He grew up in the woods and rivers of the county, fishing and swimming and hunting under sprawling blue skies and driving his rattletrap car insanely and lying on the moss with his girl and watching the branches above groping the sky and marveling as the young do at the strangeness of life, and the war came in a far country. It doesn’t matter which. It was just a country.
His father, an angry man emitting the foul stench of patriotism, said his duty was to become a soldier and kill whoever it was in the far country, wherever it was. His father didn’t know or much care. It didn’t matter. Somebody would know. A man’s gotta do what a man’s gotta do. It would be a grand adventure, an uncle said.

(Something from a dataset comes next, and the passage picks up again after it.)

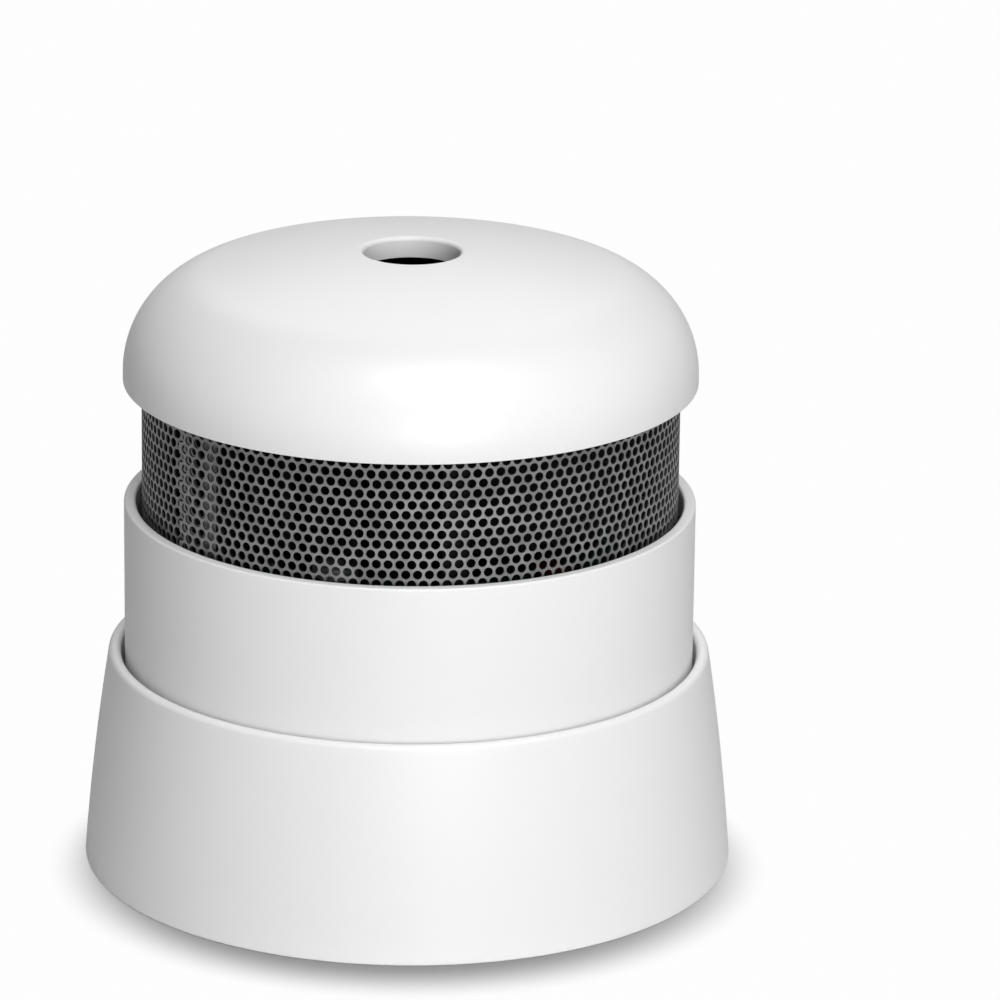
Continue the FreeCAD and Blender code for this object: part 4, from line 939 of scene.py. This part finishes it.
@dataclass
class MeshBand:
    """Perforated strip wrapped once round the alarm, its inner end tucked under its outer end.

    Attributes whose unit isn't metres: plain, jog, jog_lead, slip, stretch and pull are in columns
    of holes, end_turn in degrees, slant in radians, back_span and spiral_span (start and reach) in
    turns; edge_rise and thicker are shares.
    """

    sheet: float = 0.12 * MM
    columns: int = 146
    lap_columns: int = 4
    plain: float = 1.9
    rows: int = 15
    row_pitch: float = 0.62 * MM
    hole_radius: float = 0.285 * MM
    first_row: float = 22.27 * MM
    end_turn: float = 214.906
    ragged_parity: int = 0
    margin: float = 0.19 * MM
    lift: float = 0.23 * MM
    lift_top: float = 0.07 * MM
    lift_level: float = 29.5 * MM
    spiral: float = 0.11 * MM
    drop: float = 0.2 * MM
    jog: float = 1.5
    sag: float = 0.52 * MM
    sag_top: float = 30.26 * MM
    slip: float = -0.1
    stretch: float = 0.22
    thicker: float = 1.5
    slant: float = 0.012
    edge_rise: float = 0.45
    jog_lead: float = 1.4
    pull: tuple = (5, 10, 16)
    back_span: tuple = (0.5, 0.45)
    spiral_span: tuple = (0.86, 0.12)
    weld: float = 1e-4 * MM

    def pitch(self) -> float:
        """Distance between the holes of a row, on the middle of the sheet."""
        return 2 * math.pi * (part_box("insect_mesh")[1].x - self.sheet / 2) / self.columns

    def tile(self) -> np.ndarray:
        """One cell: twelve points round its brick-shaped edge, then twelve round its hole.

        Both rings run by 30 degrees from the right. The edge's corners are its points 2, 4, 8 and
        10, so in a neighbour row, shifted by half a cell, they meet the middles 3 and 9.
        """
        half, tall = self.pitch() / 2, self.row_pitch / 2
        rise = tall * self.edge_rise
        edge = [(half, 0), (half, rise), (half, tall), (0, tall), (-half, tall), (-half, rise)]
        angles = np.arange(CELL_POINTS) * math.pi / (CELL_POINTS / 2)
        return np.concatenate([edge, -np.array(edge), polar(self.hole_radius, angles)])

    def flat(self) -> Sheet:
        """The strip laid flat, one face thick.

        Rows of one parity are cut through their holes at both ends, the others have whole cells
        between. The outer end, at u = 0, keeps a margin past the centres of its cut holes. Past the
        lap's last holes the cells are filled, and a plain strip closes each long edge.

        Returns:
            The sheet, not welded yet.
        """
        tile, count, pitch = self.tile(), self.columns + self.lap_columns, self.pitch()
        length, levels = count * pitch, np.arange(self.rows) * self.row_pitch
        ragged = np.arange(self.rows) % 2 == self.ragged_parity
        whole = lattice((np.arange(count) + 0.5) * pitch, levels[~ragged])
        centres = np.concatenate([whole, lattice(np.arange(1, count) * pitch, levels[ragged])])
        sheet = Sheet()
        sheet.lay(centres, tile, ladder(CELL_POINTS, closed=True))
        sheet.fill(centres[centres[:, 0] > length - self.plain * pitch], tile[CELL_POINTS:])
        trimmed = tile.copy()
        trimmed[[4, 8], 0] = -self.margin
        right, left = np.array([8, 9, 10, 11, 0, 1, 2, 3, 4]), np.arange(3, 10)
        starts, ends = lattice([0.0], levels[ragged]), lattice([length], levels[ragged])
        sheet.lay(starts, trimmed[np.append(right, right + CELL_POINTS)], ladder(len(right)))
        sheet.lay(ends, tile[np.append(left, left + CELL_POINTS)], ladder(len(left)))
        sheet.fill(ends, tile[left + CELL_POINTS])
        border = np.concatenate([tile[[8, 7, 6, 5, 4]] + (pitch / 2, 0), trimmed[[4, 8]]])
        sheet.fill(lattice([0.0], levels[~ragged]), border)
        low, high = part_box("insect_mesh")
        across = np.append(-self.margin, np.arange(2 * count + 1) * pitch / 2)
        for near, far in ((low.z - self.first_row, -self.row_pitch / 2),
                          (levels[-1] + self.row_pitch / 2, high.z - self.first_row)):
            sheet.lay(np.zeros((1, 2)), lattice(across, (near, far)), ladder(len(across)))
        return sheet

    def wrap(self, flat: np.ndarray, inward: float) -> np.ndarray:
        """Bend the flat strip round the axis.

        The angle is end_turn + 360 u / turn degrees. The outer end stands out by lift, less near the
        cap, and lies down along the lap; the columns after it are pulled on by stretch. Towards the
        turn's end the radius shrinks by spiral, then by drop along the jog before the lap, past
        which the strip leans by slant. Over the back of the turn the strip climbs by sag, except
        above sag_top where the cap covers it, and gains slip columns, so the layers' holes don't
        line up. The far half is thicker, so that no light comes through it at a glancing angle.

        Args:
            flat: points (u, v).
            inward: distance below the outer face.

        Returns:
            Points (x, y, z).
        """
        pitch = self.pitch()
        turn = self.columns * pitch
        u, v = flat.T
        column, share, level = u / pitch, u / turn, v + self.first_row
        inner = ramp((u - turn) / (self.jog * pitch), -self.jog_lead, 1)
        outer = 1 - ramp(column, 0, self.lap_columns)
        grow, hold, fade = self.pull
        pulled = ramp(column, 0, grow) * (1 - ramp(column, hold, fade))
        back = ramp(share, *self.back_span)
        lift = self.lift + (self.lift_top - self.lift) * ramp(level, self.lift_level, MM)
        angle = math.radians(self.end_turn) + 2 * math.pi * u / turn
        angle = angle + 2 * math.pi * pitch / turn * (back * self.slip + pulled * self.stretch)
        angle = angle + inner * self.slant * (v / (self.rows * self.row_pitch) - 0.5)
        depth = inward * (1 + self.thicker * ramp(np.sin(angle), 0, 0.5))
        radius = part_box("insect_mesh")[1].x - depth + lift * outer
        radius = radius - self.spiral * ramp(share, *self.spiral_span) - self.drop * inner
        low, high, slack = -self.row_pitch / 2, (self.rows - 0.5) * self.row_pitch, pitch / 100
        inside = ((v > low - slack) & (v < high + slack)).astype(float)
        height = level + self.sag * back * inside * (1 - ramp(level, self.sag_top, MM))
        return np.column_stack([polar(radius, angle), height])

    def build(self) -> None:
        """Weld the flat cells, wrap both faces and close every open edge with a wall."""
        flat, blocks = self.flat().welded(self.weld)
        count = len(flat)
        pairs = [np.stack([block, np.roll(block, -1, axis=1)], axis=-1) for block in blocks]
        edges = np.concatenate([pair.reshape(-1, 2) for pair in pairs])
        lone = ~np.isin(edges[:, 1] * count + edges[:, 0], edges[:, 0] * count + edges[:, 1])
        start, end = edges[lone].T
        walls = np.stack([end, start, start + count, end + count], axis=1)
        faces = [face for block in blocks for face in block.tolist()]
        faces += [face for block in blocks for face in (block[:, ::-1] + count).tolist()]
        points = np.concatenate([self.wrap(flat, 0.0), self.wrap(flat, self.sheet)])
        piece = Surface(points, faces + walls.tolist()).to_object("mesh_band")
        fit(piece, "head", "mesh_steel", "insect_mesh")


@dataclass
class ChamberVanes:
    """Comb of slanted vanes under the chamber cover's rim, which lets smoke in but no light."""

    count: int = 40
    inner: float = 11.3 * MM
    outer: float = 14.3 * MM
    sweep: float = 14.0
    thickness: float = 0.45 * MM
    low: float = 23.6 * MM
    high: float = 30.0 * MM
    switch_gap: tuple = (14.0, 51.0)
    lead_gap: tuple = (90.0, 128.0)
    line_points: int = 7

    def outline(self) -> np.ndarray:
        """Plan of one vane, along the spiral r = inner + (outer - inner) t, angle = sweep t."""
        share = np.linspace(0, 1, self.line_points)
        radius = self.inner + (self.outer - self.inner) * share
        middle = polar(radius, math.radians(self.sweep) * share)
        along = np.gradient(middle, axis=0)
        length = np.linalg.norm(along, axis=1)[:, None]
        side = along[:, ::-1] * (1, -1) / length * self.thickness / 2
        return np.concatenate([middle + side, (middle - side)[::-1]])

    def build(self) -> None:
        """Set the vanes round the axis, none where the test switch and the sounder's leads pass."""
        turns = np.arange(self.count) * 360 / self.count
        for start, end in (self.switch_gap, self.lead_gap):
            turns = turns[(turns < start) | (turns > end)]
        vanes = spread(prism(self.outline(), self.low, self.high), turns)
        piece = vanes.to_object("chamber_vanes")
        fit(piece, "housing", "black_plastic")


# Studio

@dataclass(frozen=True)
class SoftBox:
    """A square area lamp that looks at the alarm from an azimuth (0 is +X) and an elevation."""

    name: str
    azimuth: float
    elevation: float
    distance: float
    side: float
    strength: float

    def place(self, target: Vector) -> None:
        """Add the lamp, turned towards the target.

        At strength 1 a white face at the target that looks at the lamp comes out white.
        """
        lamp = bpy.data.lights.new(self.name, "AREA")
        lamp.size = self.side
        lamp.energy = self.strength * (math.pi * self.distance) ** 2
        made = link(self.name, lamp)
        turn, lift = math.radians(self.azimuth), math.radians(self.elevation)
        flat = math.cos(lift)
        way = Vector((flat * math.cos(turn), flat * math.sin(turn), math.sin(lift)))
        made.location = target + way * self.distance
        made.rotation_euler = way.to_track_quat("Z", "Y").to_euler()


@dataclass(frozen=True)
class StudioFloor(Finish):
    """Pale floor that turns pure white for the camera away from the alarm; near it, a painted shadow
    deepens the lamps' real shadow.
    """

    colour: tuple = (0.65,) * 3
    # painted shadow: the darker floor colour that only the camera sees near the alarm
    painted_shadow: tuple = (0.28,) * 3
    white: tuple = (0.985,) * 3
    roughness: float = 0.9
    near: float = 16.9 * MM
    far: float = 22.6 * MM
    # the painted shadow's mask is centred this far in front of the axis, towards the camera
    forward: float = 3.0 * MM

    def draw(self, bench: Bench) -> None:
        """Distance from a point in front of the axis drives the mix from lit floor to even white.

        The camera sees the lit floor darker than the other rays do, as deep as the photo's shadow.
        """
        x, y = bench.axes()
        ahead = y + self.forward
        away = (x * x + ahead * ahead).power(0.5).smooth(self.near, self.far)
        seen = bench.node("ShaderNodeLightPath").out("Is Camera Ray")
        # painted shadow: for camera rays the floor near the alarm takes the darker colour, over the
        # lamps' real shadow
        colour = bench.blend(seen, self.colour, self.painted_shadow)
        matt = {"Base Color": colour, "Roughness": self.roughness, "Specular IOR Level": 0.0}
        lit = bench.node("ShaderNodeBsdfPrincipled", matt).out(0)
        even = bench.node("ShaderNodeEmission", {"Color": opaque(self.white)}).out(0)
        mixed = bench.node("ShaderNodeMixShader", {0: away * seen, 1: lit, 2: even})
        bench.node("ShaderNodeOutputMaterial", {"Surface": mixed.out(0)})


@dataclass
class Studio:
    """Camera at the photo's angle, white floor, soft boxes and a pale world."""

    elevation: float = 18.086
    distance: float = 401.235 * MM
    aim: float = 22.782 * MM
    lens: float = 234.0
    near_clip: float = 0.01
    roll: float = 0.44
    yaw: float = -0.793
    floor_side: float = 4.0
    world: float = 0.08
    sheen: float = 0.6
    boxes: tuple = (
        SoftBox("key", -62.0, 32.0, 0.5, 0.30, 0.124),
        SoftBox("low", -78.0, 4.0, 0.6, 0.30, 0.578),
        SoftBox("high", -75.0, 62.0, 0.6, 0.30, 0.645),
        SoftBox("back", 90.0, 45.0, 0.6, 0.40, 0.25),
    )

    def camera(self) -> None:
        """Look at a point on the alarm's axis, off centre in the picture as in the photo."""
        lens = bpy.data.cameras.new("camera")
        lens.lens = self.lens
        lens.clip_start = self.near_clip
        made = link("camera", lens)
        lift = math.radians(self.elevation)
        away = Vector((0, -math.cos(lift), math.sin(lift))) * self.distance
        made.location = away + Vector((0, 0, self.aim))
        look = Matrix.Rotation(math.pi / 2 - lift, 4, "X")
        roll = Matrix.Rotation(math.radians(self.roll), 4, "Z")
        yaw = Matrix.Rotation(math.radians(self.yaw), 4, "Y")
        made.rotation_euler = (look @ (roll @ yaw)).to_euler()
        bpy.context.scene.camera = made

    def surroundings(self) -> None:
        """White for the camera, pale in reflections, the chosen strength for every other ray."""
        world = bpy.data.worlds.new("world")
        bpy.context.scene.world = world
        world.use_nodes = True
        bench = Bench(world.node_tree)
        rays = bench.node("ShaderNodeLightPath")
        strength = rays.out("Is Camera Ray") * (1 - self.world) + self.world
        strength = strength + rays.out("Is Glossy Ray") * (self.sheen - self.world)
        white = {"Strength": strength, "Color": opaque((1.0,) * 3)}
        light = bench.node("ShaderNodeBackground", white)
        bench.node("ShaderNodeOutputWorld", {"Surface": light.out(0)})

    def build(self) -> None:
        """Set up the camera, the floor, the lamps and the world."""
        side = self.floor_side / 2
        corners = [(-side, -side, 0), (side, -side, 0), (side, side, 0), (-side, side, 0)]
        mesh = bpy.data.meshes.new("floor")
        mesh.from_pydata(corners, [], [[0, 1, 2, 3]])
        mesh.materials.append(StudioFloor("studio floor").material())
        floor = link("floor", mesh)
        target = Vector((0, 0, self.aim))
        for box in self.boxes:
            box.place(target)
        self.surroundings()
        self.camera()
        bpy.context.scene.view_settings.view_transform = "Standard"


def main() -> None:
    """Load the frame, build the pieces round it, dress the rest and set up the studio."""
    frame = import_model()
    for maker in (MountingBase(), HousingCup(), DomeCap(), MeshBand(), ChamberVanes()):
        maker.build()
    for name, node in frame["nodes"].items():
        dress(node, node.data.materials[0].name)
        LOG.info("%s: dressed", name)
    Studio().build()


if __name__ == "__main__":
    logging.basicConfig(level=logging.INFO, format="%(message)s")
    main()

He enlisted. In the aching humid heat of a hot state he drew toothpaste and seven-eighty-two gear and green clothes from supply and learned to march in squares while a sergeant said Lef-rye-lef-rye-lef. He felt the sense of power and invincibility that comes of rhythmic camaraderie with thudding boots. He learned to use grenades and flamethrowers and the proper placement of a bayonet in a kidney. He learned obedience and various forms of likely suicide, but it was for his country, dulce et decorum est, and he sang fierce cadences on the march. If I die on the Russian front, bury me with a Russian cunt, lef-rye-lef-rye-lef-rye-lef. It was a grand adventure, calling to a young male’s desperation to defy existence, to cross the mountains, to see the dragon, to overcome. The colonels at Training Command had calculated this nicely.